Nah, that makes sense to me. Kinda the same way crying makes you feel better? You need to let your emotions out somehow... I know there are days where I wish I could afford to just wallow in my sadness for a few hours, but because work, I can't afford to take that time off... That's gotten better for me at least. Hi, yes. Same question here. I've been depressed for so long I kinda forgot what normal feels like. I managed to stand up for myself at the doctor today and got him to let me try Abilify and see if that helps some.
That sorta makes sense, except I thought crying was more about the chemical release? I really wish I could get myself to cry sometimes, because it definately helps. :c
She may have been talking to you-as-proxy-for-herself more that actually to you in that case. The "just not trying hard enough!" sounds very familiar to be depression-headspace selftalk and can confirm as total bullshit. /edit: aaaand i missed petra saying the same thing, my bad. Welp. Generic sympathy?
@Kaylotta I know that feel. I started getting treatment before I'd turned 15 - it was just biweekly therapy, no meds involved, but starting that early had its benefits - and, well, I'm a very "functioning" person? I can keep up with college and multiple jobs and I wash myself every day and my apartment, although messy, is always clean, and I feed my cats, and I cook at home at least once a week so leftovers can last me for at least another meal. I never spent a whole day in bed unless I also had some physical sickness going on. I have friends I love. I am able to art, although not nearly as much as I'd like to. But I'm always constantly tired and often not very hopeful. I can feel happy, but even as I do that, it doesn't seem like something that will... carry on past the specific moment in which happything is happening? To be honest, if I had to live the rest of my life like this, it'd be OK. But I keep wondering if it could get better, because I know how hard it is to live like this, and then I wonder... what would better even be like? I've just started on antidepressants, but I don't dare to even hope.
Its amazing how far past hope putting one foot in front of the other will take you. When my depression sticks its head up and I start being like "whats even the point of (doing x)? Nothing matters and Im going to be like this until I die," being able to say "put your meds in your mouth anyway" is my best tool. Mind, if I ignore that insteuction or things get too bad too fast, then no amount of pushing myself around works, but for that mild stage, sheer stubbornnes is pretty great.

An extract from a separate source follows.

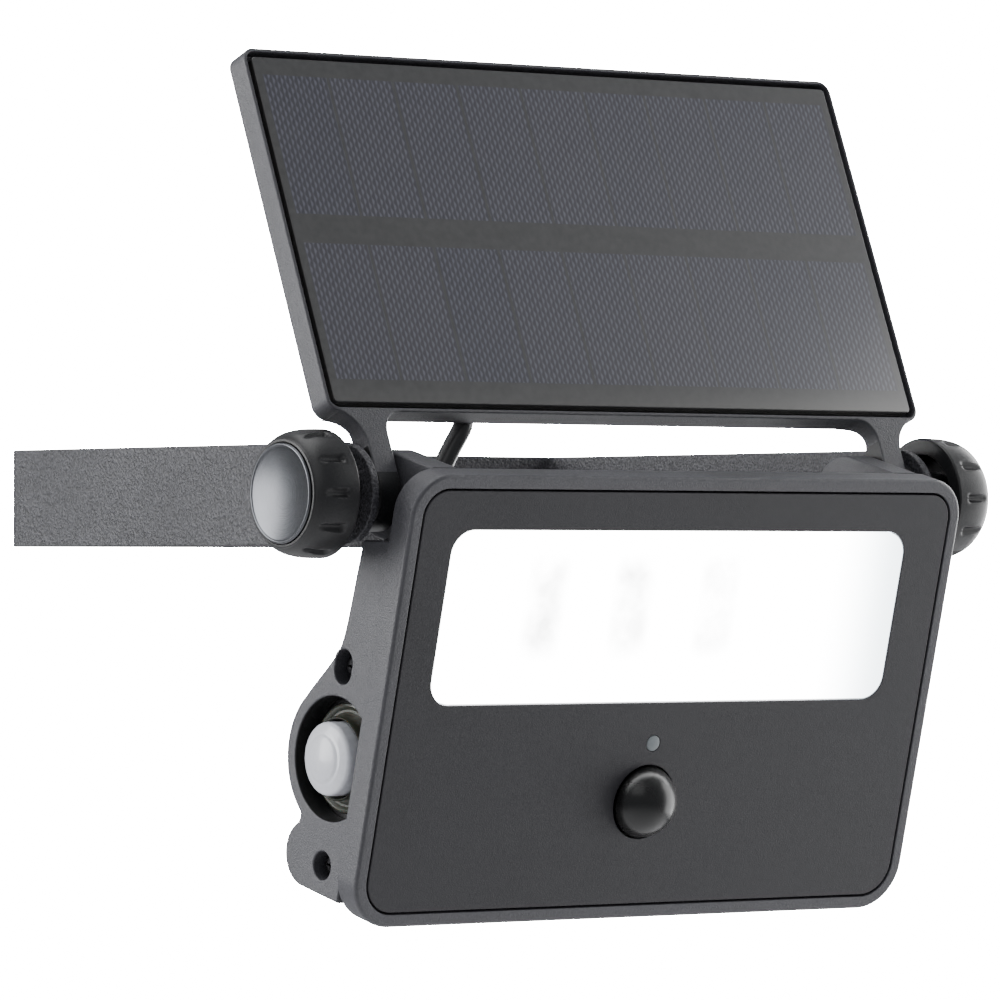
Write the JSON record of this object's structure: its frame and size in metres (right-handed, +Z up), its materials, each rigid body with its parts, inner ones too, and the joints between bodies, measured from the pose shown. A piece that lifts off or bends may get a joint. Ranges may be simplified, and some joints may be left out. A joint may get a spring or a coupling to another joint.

I have spent months with my therapist on that very goddamn question. I've had ADHD since I was born, had issues with anxiety as long as I can remember, and hit massive depression at puberty, and I have no idea what to expect from myself. I don't think there's an easy answer to any of this, and I don't think I'm going to quit spending nights crying over this very thing anytime soon. For me it's been helpful to reframe the question a little bit, and think of it in terms of "what do I want to be able to do" instead of "what can normal people do". Because 1) normal people don't even exist and 2) various mental illness bullshit fucked around with my development long enough that trying to compare me to the Standard Chart of What People are Supposed to be Capable of Doing is pointless anyway. YMMV, but I think it's more important to be able to get the pieces of your life together such that you can get where you want to be anyway, rather than where you think you're supposed to go.